Microsoft is on the verge of overtaking Apple as the most valuable stock

While Apple’s stock value has seen a significant decline this year, Microsoft has seen its stock rally upwards mostly. As of writing this article, Apple’s market value stands at $2.866 trillion, slightly ahead of Microsoft’s $2.837 trillion

In the latest market developments, Apple is grappling with a decline in its stock value, raising concerns about the company’s position as the world’s most valuable, with Microsoft on the verge of overtaking.

The dip is attributed to worries surrounding iPhone sales, reflecting a 4 per cent drop in Apple’s shares since the beginning of 2024, following an impressive 48 per cent surge the previous year. In contrast, Microsoft has experienced a 2 per cent increase year-to-date, building on a substantial 57 per cent gain in 2023.

On Wednesday, Apple’s stock slipped by 0.4 per cent, while Microsoft saw a 1.6 per cent rise, further narrowing the gap between the two tech giants. As of now, Apple’s market value stands at $2.866 trillion, slightly ahead of Microsoft’s $2.837 trillion.


The decline is a notable shift from Apple’s peak market capitalization of $3.081 trillion on December 14, while Microsoft reached a high of $2.844 trillion on November 28.

Adding to the concerns, Jefferies analysts reported a 30 per cent drop in iPhone sales in China during the first week of 2024, signalling heightened competition from local rivals such as Huawei.

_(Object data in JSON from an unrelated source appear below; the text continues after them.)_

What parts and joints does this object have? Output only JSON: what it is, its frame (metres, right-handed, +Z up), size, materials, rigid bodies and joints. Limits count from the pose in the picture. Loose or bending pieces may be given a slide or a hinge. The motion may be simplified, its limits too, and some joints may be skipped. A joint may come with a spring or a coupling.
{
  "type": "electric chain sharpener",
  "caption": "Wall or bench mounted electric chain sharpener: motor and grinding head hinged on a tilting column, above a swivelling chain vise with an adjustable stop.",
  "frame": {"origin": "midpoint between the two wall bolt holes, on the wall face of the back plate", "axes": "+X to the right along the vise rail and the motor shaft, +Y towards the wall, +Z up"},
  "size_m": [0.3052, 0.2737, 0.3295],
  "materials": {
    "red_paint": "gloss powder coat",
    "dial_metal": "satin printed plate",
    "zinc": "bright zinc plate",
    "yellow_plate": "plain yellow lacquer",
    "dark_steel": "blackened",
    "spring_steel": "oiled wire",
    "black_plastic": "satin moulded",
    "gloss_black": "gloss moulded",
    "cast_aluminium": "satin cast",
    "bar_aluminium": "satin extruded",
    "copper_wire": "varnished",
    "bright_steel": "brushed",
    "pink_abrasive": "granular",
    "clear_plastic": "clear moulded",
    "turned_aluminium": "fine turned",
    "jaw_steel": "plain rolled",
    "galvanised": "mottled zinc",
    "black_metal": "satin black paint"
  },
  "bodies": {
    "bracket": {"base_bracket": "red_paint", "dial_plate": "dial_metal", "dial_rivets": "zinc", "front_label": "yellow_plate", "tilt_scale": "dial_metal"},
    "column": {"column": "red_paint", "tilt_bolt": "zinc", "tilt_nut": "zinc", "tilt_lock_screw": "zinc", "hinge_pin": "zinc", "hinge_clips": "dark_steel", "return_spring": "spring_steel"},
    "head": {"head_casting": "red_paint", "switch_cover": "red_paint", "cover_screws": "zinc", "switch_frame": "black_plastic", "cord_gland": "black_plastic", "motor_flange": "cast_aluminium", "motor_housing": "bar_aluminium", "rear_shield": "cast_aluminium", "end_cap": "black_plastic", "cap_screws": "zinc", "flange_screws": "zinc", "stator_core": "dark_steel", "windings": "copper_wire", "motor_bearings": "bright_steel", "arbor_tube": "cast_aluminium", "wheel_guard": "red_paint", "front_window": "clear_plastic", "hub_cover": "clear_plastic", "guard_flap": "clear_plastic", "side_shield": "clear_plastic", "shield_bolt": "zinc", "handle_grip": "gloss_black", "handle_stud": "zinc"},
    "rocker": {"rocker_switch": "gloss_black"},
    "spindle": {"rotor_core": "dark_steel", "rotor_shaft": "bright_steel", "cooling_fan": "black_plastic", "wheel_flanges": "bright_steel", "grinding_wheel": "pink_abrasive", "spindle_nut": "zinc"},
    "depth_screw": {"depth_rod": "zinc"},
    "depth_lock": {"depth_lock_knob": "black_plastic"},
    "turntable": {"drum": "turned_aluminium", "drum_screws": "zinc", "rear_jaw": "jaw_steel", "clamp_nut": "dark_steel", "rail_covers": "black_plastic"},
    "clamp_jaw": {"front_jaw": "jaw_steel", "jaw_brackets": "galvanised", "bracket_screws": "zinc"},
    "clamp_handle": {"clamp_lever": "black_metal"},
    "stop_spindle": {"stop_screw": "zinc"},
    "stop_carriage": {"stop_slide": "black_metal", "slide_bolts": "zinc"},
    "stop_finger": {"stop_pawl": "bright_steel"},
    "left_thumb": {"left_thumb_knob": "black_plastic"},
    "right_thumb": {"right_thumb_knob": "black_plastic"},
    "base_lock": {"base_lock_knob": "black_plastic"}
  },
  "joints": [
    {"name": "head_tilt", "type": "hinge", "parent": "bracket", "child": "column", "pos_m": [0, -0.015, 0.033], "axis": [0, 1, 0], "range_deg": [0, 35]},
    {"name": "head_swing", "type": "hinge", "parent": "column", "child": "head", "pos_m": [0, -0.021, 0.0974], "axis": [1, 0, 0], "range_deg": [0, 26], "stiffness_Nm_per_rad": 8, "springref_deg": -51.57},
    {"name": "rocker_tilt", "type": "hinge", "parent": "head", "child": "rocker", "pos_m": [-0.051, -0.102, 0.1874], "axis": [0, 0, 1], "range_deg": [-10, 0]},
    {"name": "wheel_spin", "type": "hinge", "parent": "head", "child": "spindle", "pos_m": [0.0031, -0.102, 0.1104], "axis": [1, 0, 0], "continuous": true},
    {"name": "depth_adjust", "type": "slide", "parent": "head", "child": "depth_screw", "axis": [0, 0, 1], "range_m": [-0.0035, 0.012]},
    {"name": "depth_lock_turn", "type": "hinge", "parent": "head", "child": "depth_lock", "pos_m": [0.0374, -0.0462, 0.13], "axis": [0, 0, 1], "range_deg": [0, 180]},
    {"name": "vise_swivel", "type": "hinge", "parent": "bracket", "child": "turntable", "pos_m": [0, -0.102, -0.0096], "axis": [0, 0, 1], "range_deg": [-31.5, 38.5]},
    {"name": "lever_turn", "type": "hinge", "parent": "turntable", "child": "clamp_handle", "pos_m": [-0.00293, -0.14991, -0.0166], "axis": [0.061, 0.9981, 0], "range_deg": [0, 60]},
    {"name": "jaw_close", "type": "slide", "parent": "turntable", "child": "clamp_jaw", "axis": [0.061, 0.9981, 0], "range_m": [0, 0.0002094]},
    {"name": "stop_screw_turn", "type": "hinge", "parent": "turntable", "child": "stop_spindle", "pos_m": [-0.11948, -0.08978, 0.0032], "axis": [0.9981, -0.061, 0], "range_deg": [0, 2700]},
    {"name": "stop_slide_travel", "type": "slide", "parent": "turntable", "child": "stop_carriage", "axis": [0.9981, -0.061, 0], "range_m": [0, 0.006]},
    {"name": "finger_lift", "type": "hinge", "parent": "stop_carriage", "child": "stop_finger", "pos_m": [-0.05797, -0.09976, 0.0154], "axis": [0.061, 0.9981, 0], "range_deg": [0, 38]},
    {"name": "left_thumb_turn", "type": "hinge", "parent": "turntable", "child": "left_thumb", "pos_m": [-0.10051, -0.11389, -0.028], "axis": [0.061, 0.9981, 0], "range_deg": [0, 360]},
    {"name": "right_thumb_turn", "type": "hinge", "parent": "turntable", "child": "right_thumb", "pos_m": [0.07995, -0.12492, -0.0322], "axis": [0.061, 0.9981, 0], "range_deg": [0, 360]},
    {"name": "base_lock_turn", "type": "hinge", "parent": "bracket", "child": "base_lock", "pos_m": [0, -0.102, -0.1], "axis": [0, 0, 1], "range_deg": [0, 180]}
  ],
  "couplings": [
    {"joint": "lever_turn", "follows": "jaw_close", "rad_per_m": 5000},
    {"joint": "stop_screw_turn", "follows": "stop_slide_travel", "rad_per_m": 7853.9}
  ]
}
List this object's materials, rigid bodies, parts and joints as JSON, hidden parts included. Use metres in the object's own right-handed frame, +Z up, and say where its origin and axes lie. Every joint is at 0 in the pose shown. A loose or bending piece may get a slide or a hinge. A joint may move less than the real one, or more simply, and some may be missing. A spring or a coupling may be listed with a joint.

Despite the upcoming launch of Apple’s Vision Pro mixed-reality headset on February 2, touted as the company’s most significant product release since the iPhone in 2007, UBS analysts anticipate minimal impact on Apple’s earnings per share for 2024.

This is not the first time Microsoft has threatened Apple’s dominance, having briefly surpassed it as the most valuable company several times since 2018, notably in 2021 during the supply chain disruptions caused by the COVID-19 pandemic.

Analysts are expressing concerns about the relatively high valuation of both tech stocks based on their price-to-earnings ratios. Apple’s forward PE of 28 exceeds its 10-year average of 19, while Microsoft is trading at around 31 times forward earnings, surpassing its 10-year average of 24, according to LSEG data.

In its November quarterly report, Apple fell short of Wall Street expectations for the holiday quarter, primarily due to weak demand for iPads and wearables. Analysts predict a modest 0.7 per cent increase in revenue to $117.9 billion for the December quarter, marking Apple’s first year-on-year revenue growth in four quarters. The company is set to announce its results on February 1.

Meanwhile, analysts anticipate Microsoft to report a 16 per cent rise in revenue to $61.1 billion in the coming weeks, fueled by continued growth in its cloud business.